INSTRUCTION: Only one stretch of the data below should be repeated: the lines from the line containing "Write part 3" through the line containing "bare panel's outline", inclusive, exactly as they are.

DATA TO USE:
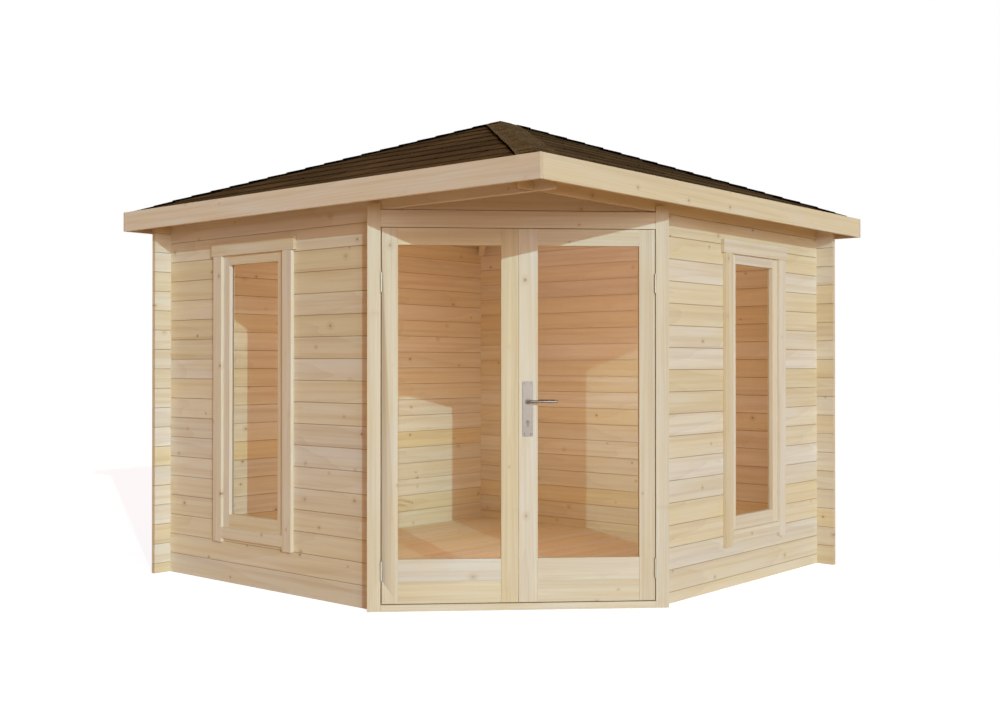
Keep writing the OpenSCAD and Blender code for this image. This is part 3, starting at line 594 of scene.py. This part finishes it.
def makeShingles(side, turn):
    shape, tone, felt = newFelt()
    length = shingle["run"] / math.cos(roof["angle"])
    tilt = roof["angle"] - math.atan(shingle["thick"] / length)
    rows = math.ceil((roof["cover"] - shingle["first"]) / shingle["run"]) + 1
    for row in range(rows):
        runLow = max(0, shingle["first"] + (row - 1) * shingle["run"])
        foot = Vector((0, runLow - roof["cover"], roof["eaveZ"] + (roof["edge"] - roof["cover"] + runLow) * roof["rise"]
                       + shingle["thick"] * shingle["bed"]))
        half = roof["cover"] - runLow + shingle["spare"]
        start = -half - random.uniform(*shingle["stagger"][row % 2])
        for column in range(math.ceil(2 * half / shingle["tab"]) + 1):
            middle = start + shingle["tab"] * (column + 0.5)
            shade = random.random()
            lift = random.uniform(*shingle["wobble"])
            high, thick = length + shingle["overlap"], shingle["thick"]
            made = bmesh.ops.create_cube(shape, size=1.0)["verts"]
            place = (Matrix.Translation(foot + Vector((middle, 0, lift))) @ Matrix.Rotation(tilt, 4, "X")
                     @ Matrix.Translation((0, high / 2, thick / 2))
                     @ Matrix.Diagonal((shingle["tab"] - shingle["slot"], high, thick, 1)))
            bmesh.ops.transform(shape, matrix=place, verts=made)
            for vert in made:
                vert[tone] = shade
    # the butts and sides get the painted black and shade, the butts less of it
    markFeltEdgeShade(shape, felt, frontSlope, shingle["buttShade"])
    # the hips cut the courses off
    for outward in (Vector((1, 1, 0)), Vector((-1, 1, 0))):
        cutAway(shape, outward * -shingle["hipGap"], outward)
    bmesh.ops.recalc_face_normals(shape, faces=shape.faces)
    bmesh.ops.rotate(shape, matrix=turn, verts=shape.verts)
    finishPiece(side + "Shingles", shape, shingleFelt, "house", [side + "_shingles"])


for side, turn in zip(sides, quarterTurns):
    makeShingles(side, turn)

# caps bent over the hips, each lying on the one below it; the lowest ones taper down onto the corner
cap = dict(count=19.2, first=0.67, wing=0.098, bow=1.6, wander=0.002, thick=0.014, lift=0.0135, step=0.0045,
           overlap=0.025, crest=0.002, crestHalf=0.04, flare=0.0115, flareBow=9, tail=0.22, sink=0.007,
           shade=(1.0, 1.8), buttShade=0.35, hipGap=0.0003)
hipStart = (roof["edge"] - roof["cover"]) + cap["wing"] / math.sqrt(2)
hipUp = Vector((1, 1, roof["rise"]))
hipLength = (roof["edge"] - hipStart) * hipUp.length
capPitch = hipLength / cap["count"]
frontWay = Vector((1 + roof["rise"] ** 2, -1, -roof["rise"])).normalized()
leftWay = Vector((-1, 1 + roof["rise"] ** 2, -roof["rise"])).normalized()
upWay = Vector((-roof["rise"], -roof["rise"], 1)).normalized()
corner = Vector((-roof["edge"], -roof["edge"], roof["eaveZ"]))
caps = bmesh.new()
for turn in quarterTurns:
    shape, tone, felt = newFelt()
    for number in range(math.ceil(cap["count"])):
        made = bmesh.ops.create_grid(shape, x_segments=1, y_segments=12, size=0.5)["verts"]
        shade, wander = random.uniform(*cap["shade"]), random.uniform(-cap["wander"], cap["wander"])
        foot = max(0, number - 1 + cap["first"]) * capPitch
        head = (number + cap["first"]) * capPitch + cap["overlap"]
        for vert in made:
            up = foot + (vert.co.x + 0.5) * (head - foot)
            out = vert.co.y * 2
            across = abs(out) ** cap["bow"] * cap["wing"] + (wander if abs(out) > 0.9 else 0)
            height = (cap["lift"] - cap["step"] * (up - foot) / capPitch
                      + cap["crest"] * max(0, 1 - across / cap["crestHalf"])
                      + cap["flare"] * abs(out) ** cap["flareBow"] - cap["sink"] * max(0, 1 - up / cap["tail"]))
            vert.co = (corner + hipUp * (hipStart + up / hipUp.length)
                       + (frontWay if out > 0 else leftWay) * across + upWay * height)
            vert[tone] = shade
        bmesh.ops.solidify(shape, geom=list({f for v in made for f in v.link_faces}), thickness=cap["thick"])
    # the caps' cut edges get the same painted black and shade, so their raised sides read as dark lines
    markFeltEdgeShade(shape, felt, hipUp.normalized(), cap["buttShade"])
    for outward in (Vector((1, 0, 0)), Vector((0, 1, 0))):
        cutAway(shape, outward * -cap["hipGap"], outward)
    bmesh.ops.rotate(shape, matrix=turn, verts=shape.verts)
    addShape(caps, shape)

# a square piece of felt closes the top
apex = dict(half=0.094, thick=0.009, lift=0.0158, soft=0.02, shade=0.5)
shape, tone, felt = newFelt()
for vert in bmesh.ops.create_grid(shape, x_segments=12, y_segments=12, size=apex["half"])["verts"]:
    level = math.hypot(max(abs(vert.co.x), abs(vert.co.y)), apex["soft"])
    vert.co.z = roof["eaveZ"] + roof["edge"] * roof["rise"] + apex["lift"] - roof["rise"] * level
    vert[tone] = apex["shade"]
bmesh.ops.solidify(shape, geom=shape.faces[:], thickness=apex["thick"])
# the apex felt's edges get the same painted black and shade
markFeltEdgeShade(shape, felt)
addShape(caps, shape)
bmesh.ops.recalc_face_normals(caps, faces=caps.faces)
finishPiece("hipCaps", caps, shingleFelt, "house", ["hip_caps"])
print("roof covered")

for name in cadNodes:
    if name.endswith("glass"):
        finish = floatGlass
    elif name.endswith("hinges") or name == "hinge_pins":
        finish = zincSteel
    else:
        continue
    cadNodes[name].data.materials.clear()
    cadNodes[name].data.materials.append(finish)

# the lock's plates, their screws, and a profile cylinder in the key opening
lock = dict(corner=0.004, ease=0.0008, screwRadius=0.0042, screwRise=0.0012, screwUp=(0.0115, 0.2635),
            screwOut=0.0155, plate=0.0043, leverU=0.0417, leverZ=1.04, plateZ=0.865, keyZ=0.936)
cylinder = dict(plug=0.0082, deep=0.005, sunk=0.0018, slit=0.0018, stem=(0.0094, 0.0042, 0.0165), stemSunk=0.0022,
                stemDrop=0.0155)
plates = cadCopy("lock_plates")
plates.transform(doorPlace.inverted())
low, high = min(v.co.z for v in plates.verts), max(v.co.z for v in plates.verts)
corners = [e for e in plates.edges if abs((e.verts[0].co - e.verts[1].co).normalized().y) > 0.9
           and (abs(e.verts[0].co.z - low) < 0.001 or abs(e.verts[0].co.z - high) < 0.001)]
bmesh.ops.bevel(plates, geom=corners, offset=lock["corner"], offset_type="OFFSET", segments=4, profile=0.5,
                affect="EDGES", material=-1)
roundEdges(plates, lock["ease"], 1)
plates.transform(doorPlace)
finishPiece("lockPlates", plates, brushedSteel, cadNodes["lock_plates"]["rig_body"], ["lock_plates"])
screws, plugs = bmesh.new(), bmesh.new()
for face in (-1, 1):
    skin = -lock["plate"] if face < 0 else leaf["thick"] + lock["plate"]
    outward = Matrix.Rotation(math.radians(-90 * face), 4, "X")
    for out in (-lock["screwOut"], lock["screwOut"]):
        for up in lock["screwUp"]:
            head = bmesh.ops.create_cone(screws, cap_ends=True, segments=16, radius1=lock["screwRadius"],
                                         radius2=lock["screwRadius"] * 0.8, depth=lock["screwRise"])["verts"]
            at = (lock["leverU"] + out, skin + face * lock["screwRise"] / 2, lock["plateZ"] + up)
            bmesh.ops.transform(screws, matrix=Matrix.Translation(at) @ outward, verts=head)
    part = bmesh.new()
    bmesh.ops.create_cone(part, cap_ends=True, segments=32, radius1=cylinder["plug"], radius2=cylinder["plug"],
                          depth=cylinder["deep"])
    bmesh.ops.transform(part, matrix=Matrix.Translation((0, skin - face * cylinder["sunk"], 0)) @ outward,
                        verts=part.verts)
    halves = cutBoards(part, Vector((1, 0, 0)), [-0.02, 0, 0.02], cylinder["slit"])  # the key's slit parts the plug
    stem = bmesh.ops.create_cube(halves, size=1.0)["verts"]
    at = (0, skin - face * cylinder["stemSunk"], -cylinder["stemDrop"])
    bmesh.ops.transform(halves, matrix=Matrix.Translation(at) @ Matrix.Diagonal(cylinder["stem"] + (1,)), verts=stem)
    bmesh.ops.translate(halves, vec=(lock["leverU"], 0, lock["keyZ"]), verts=halves.verts)
    addShape(plugs, halves)
for shape, piece in ((screws, "lockScrews"), (plugs, "lockCylinders")):
    shape.transform(doorPlace)
    bmesh.ops.recalc_face_normals(shape, faces=shape.faces)
    finishPiece(piece, shape, plainSteel, cadNodes["lock_plates"]["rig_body"])

# the lever: a bent round bar on each side, on one spindle
lever = dict(gap=0.0006, collar=0.0125, collarRise=0.0035, reach=0.041, bend=0.012, length=0.148, radius=0.006,
             endRound=0.002)
shape = bmesh.new()
for face in (-1, 1):
    skin = -lock["plate"] - lever["gap"] if face < 0 else leaf["thick"] + lock["plate"] + lever["gap"]
    axis = -lever["reach"] if face < 0 else leaf["thick"] + lever["reach"]
    path = bpy.data.curves.new("leverPath", "CURVE")
    path.dimensions = "3D"
    path.bevel_depth, path.bevel_resolution, path.use_fill_caps = lever["radius"], 5, True
    spline = path.splines.new("POLY")
    bends = [math.radians(15 * step) for step in range(7)]
    points = ([(0, skin)]
              + [(lever["bend"] * (1 - math.cos(a)), axis - face * lever["bend"] * (1 - math.sin(a))) for a in bends]
              + [(lever["length"] - lever["radius"] / 2, axis)])
    spline.points.add(len(points) - 1)
    for point, (u, v) in zip(spline.points, points):
        point.co = (lock["leverU"] + u, v, lock["leverZ"], 1)
    bar = bpy.data.objects.new("leverPath", path)
    part = bmesh.new()
    part.from_mesh(bar.to_mesh())
    bar.to_mesh_clear()
    bpy.data.objects.remove(bar)
    bmesh.ops.remove_doubles(part, verts=part.verts, dist=0.00001)
    ends = [e for e in part.edges if e.is_manifold and e.calc_face_angle() > 1.2]
    bmesh.ops.bevel(part, geom=ends, offset=lever["endRound"], offset_type="OFFSET", segments=3, profile=0.5,
                    affect="EDGES", material=-1)
    collar = bmesh.ops.create_cone(part, cap_ends=True, segments=32, radius1=lever["collar"],
                                   radius2=lever["collar"] * 0.85, depth=lever["collarRise"])["verts"]
    at = (lock["leverU"], skin + face * lever["collarRise"] / 2, lock["leverZ"])
    bmesh.ops.transform(part, matrix=Matrix.Translation(at) @ Matrix.Rotation(math.radians(-90 * face), 4, "X"),
                        verts=collar)
    addShape(shape, part)
shape.transform(doorPlace)
bmesh.ops.recalc_face_normals(shape, faces=shape.faces)
finishPiece("doorLever", shape, brushedSteel, cadNodes["lever"]["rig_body"], ["lever"], 40)
print("metal dressed")

# an edge board closes the floor against the threshold
toDoor = doorPlace.inverted()
sill = [toDoor @ v.co for v in cadNodes["threshold"].data.vertices]
sillBack = max(spot.y for spot in sill)
sillHalf = max(spot.x for spot in sill if spot.y > sillBack - 0.001)
floorFront = min((toDoor @ v.co).y for v in cadNodes["floor"].data.vertices)
low, high = (corner.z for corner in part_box("floor"))
edgeBoard = bmesh.new()
bmesh.ops.create_cube(edgeBoard, size=1, matrix=Matrix.Translation((0, (sillBack + floorFront) / 2, (low + high) / 2))
                      @ Matrix.Diagonal((2 * sillHalf, floorFront - sillBack - 2 * boards["floorGap"], high - low, 1)))
edgeBoard.transform(doorPlace)
roundEdges(edgeBoard, boards["floorEase"])
layGrain(edgeBoard)
finishPiece("floorEdgeBoard", edgeBoard, boardWood, "house")
print("floor closed")

# light: a cool low sun, a broad soft fill from the same side, a warm sky and a warm lamp in the room
light = dict(
    sun=1.6, sunWay=(0.835, -0.472, 0.284), sunSize=0.3, sunColour=(0.52, 0.83, 1.0),
    fill=1.22, fillWay=(0.88, -0.46, 0.06), fillSize=25, fillColour=(0.8, 0.91, 1.0),
    sky=0.42, skyColour=(1.0, 0.56, 0.33),
    lamp=24.8, lampAt=(0, 0, 1.3), lampSize=0.4, lampColour=(1.0, 0.683, 0.633),
    floorColour="#DCC8A8", floorGlow=(0.68, 0.79, 0.88))


# 1 where a surface is seen by the camera, in a mirror or through glass, and 0 where it only gives light
def seenFactor(tree):
    rays = addNode(tree, "ShaderNodeLightPath")
    mirrored = addNode(tree, "ShaderNodeMath", {"operation": "MAXIMUM"},
                       {0: rays.outputs["Is Camera Ray"], 1: rays.outputs["Is Glossy Ray"]})
    seen = addNode(tree, "ShaderNodeMath", {"operation": "MAXIMUM"},
                   {0: mirrored.outputs[0], 1: rays.outputs["Is Transmission Ray"]})
    return seen.outputs[0]


ground, tree = newMaterial("paleFloor")
plain = addNode(tree, "ShaderNodeBsdfPrincipled", {"Base Color": linear(light["floorColour"]), "Roughness": 0.9,
                "Specular IOR Level": 0.0, "Emission Color": light["floorGlow"] + (1,)},
                {"Emission Strength": seenFactor(tree)})
addNode(tree, "ShaderNodeOutputMaterial", {}, {"Surface": plain.outputs[0]})
bpy.ops.mesh.primitive_plane_add(size=120)
floor = bpy.context.object
floor.name = "paleFloor"
floor.data.materials.append(ground)

world = bpy.data.worlds.new("softSky")
world.use_nodes = True
tree = world.node_tree
tree.nodes.clear()
sky = addNode(tree, "ShaderNodeBackground", {"Color": light["skyColour"] + (1,), "Strength": light["sky"]})
white = addNode(tree, "ShaderNodeBackground", {"Color": (1, 1, 1, 1), "Strength": 1.0})
mix = addNode(tree, "ShaderNodeMixShader", {}, {0: seenFactor(tree), 1: sky.outputs[0], 2: white.outputs[0]})
addNode(tree, "ShaderNodeOutputWorld", {}, {"Surface": mix.outputs[0]})
bpy.context.scene.world = world

for name in ("sun", "fill"):
    sun = bpy.data.objects.new(name, bpy.data.lights.new(name, "SUN"))
    sun.data.energy = light[name]
    sun.data.angle = math.radians(light[name + "Size"])
    sun.data.color = light[name + "Colour"]
    sun.rotation_euler = Vector(light[name + "Way"]).to_track_quat("Z", "Y").to_euler()
    bpy.context.scene.collection.objects.link(sun)

# a soft lamp in the room, seen only by what it lights
lamp = bpy.data.objects.new("roomLamp", bpy.data.lights.new("roomLamp", "POINT"))
lamp.data.energy = light["lamp"]
lamp.data.shadow_soft_size = light["lampSize"]
lamp.data.color = light["lampColour"]
lamp.location = light["lampAt"]
lamp.visible_camera = lamp.visible_glossy = lamp.visible_transmission = False
bpy.context.scene.collection.objects.link(lamp)

view = dict(at=(4.7415, -5.5199, 1.2295), tilt=90.3985, turn=40.685, lens=43.456, sensor=36)
camera = bpy.data.objects.new("camera", bpy.data.cameras.new("camera"))
camera.location = view["at"]
camera.rotation_euler = (math.radians(view["tilt"]), 0, math.radians(view["turn"]))
camera.data.lens = view["lens"]
camera.data.sensor_width = view["sensor"]
camera.data.clip_end = 200
bpy.context.scene.collection.objects.link(camera)
bpy.context.scene.camera = camera
bpy.context.scene.view_settings.view_transform = "Standard"

print("scene ready")
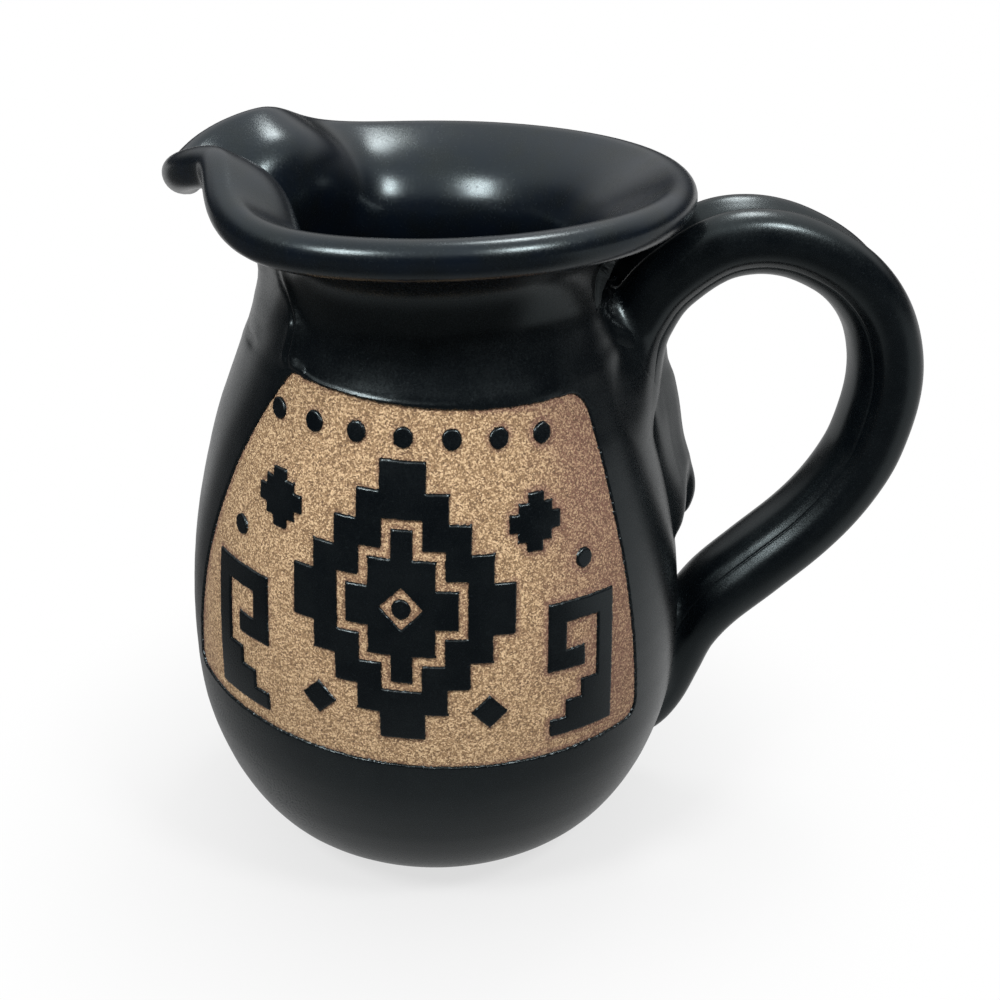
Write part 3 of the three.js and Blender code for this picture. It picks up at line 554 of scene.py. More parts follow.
class PanelForm:
    """The bare panel's outline on the pot, and the figures in it."""

    FLAT_RADIUS = 50 * MM  # radius at which the window is laid out flat
    STEPS = 5  # steps of the diamond from its middle to its tip
    FIRST_STEP = 0.91  # the lowest step's height, as a share of the others'
    STEP_RUN = 0.8  # a step's run, as a share of its rise
    CROSS = [(2.6, 0.8), (1.7, 1.7), (0.8, 2.6)]  # half widths and half heights of its steps
    # The fret's corners, out from the diamond and up.
    FRET = [
        (1.2, 0), (6, 0), (6, 9), (1, 9), (1, 4.6), (3.7, 4.6), (3.7, 5.9), (2.3, 5.9),
        (2.3, 7.7), (4.7, 7.7), (4.7, 3.6), (3.5, 3.6), (3.5, 2.4), (2.35, 2.4), (2.35, 1.2), (1.2, 1.2),
    ]
    DOTS = 7  # dots in the row under the panel's top

    def __init__(self, scene, form):
        self.panel, self.form = settings_of(scene.pitcher_panel), form
        self.window = self.window_loop()

    def flat(self, coords):
        """A turned mesh's places laid out flat: round the pot, and up."""
        angle = np.arctan2(coords[:, 0], -coords[:, 1])
        return np.stack([angle * self.FLAT_RADIUS, coords[:, 2]], axis=1)

    def window_loop(self):
        """The window's corners, laid out flat."""
        p = self.panel
        lower, upper = p.bottom_right - p.bottom_left, p.top_right - p.top_left
        corner = p.corner / MM
        low_left, low_right = p.bottom_left_height, p.bottom_right_height
        top_left, top_right = p.top_left_height, p.top_right_height
        bottom = bezier([
            (p.bottom_left + corner / 2, low_left),
            (p.bottom_left + 0.35 * lower, low_left - p.corner / 3),
            (p.bottom_left + 0.5 * lower, low_right),
            (p.bottom_right - corner, low_right),
        ], 24)
        low_corner = bezier([
            (p.bottom_right - corner, low_right),
            (p.bottom_right, low_right),
            (p.bottom_right, low_right + p.corner),
        ], 8)
        high_corner = bezier([
            (p.top_right + corner / 2, top_right - p.corner),
            (p.top_right, top_right),
            (p.top_right - corner, top_right),
        ], 8)
        top = bezier([
            (p.top_right - corner, top_right),
            (p.top_left + 0.6 * upper, top_right),
            (p.top_left + 0.4 * upper, top_right + p.corner / 3),
            (p.top_left, top_left),
        ], 20)
        left = bezier([
            (p.top_left, top_left),
            (p.left_bulge, p.left_bulge_height),
            (p.bottom_left, low_left + p.corner / 2),
        ], 20)
        loop = np.concatenate([bottom[:-1], low_corner, high_corner[:-1], top[:-1], left])
        return np.stack([np.radians(loop[:, 0]) * self.FLAT_RADIUS, loop[:, 1]], axis=1)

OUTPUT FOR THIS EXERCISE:
Write part 3 of the three.js and Blender code for this picture. It picks up at line 554 of scene.py. More parts follow.
class PanelForm:
    """The bare panel's outline on the pot, and the figures in it."""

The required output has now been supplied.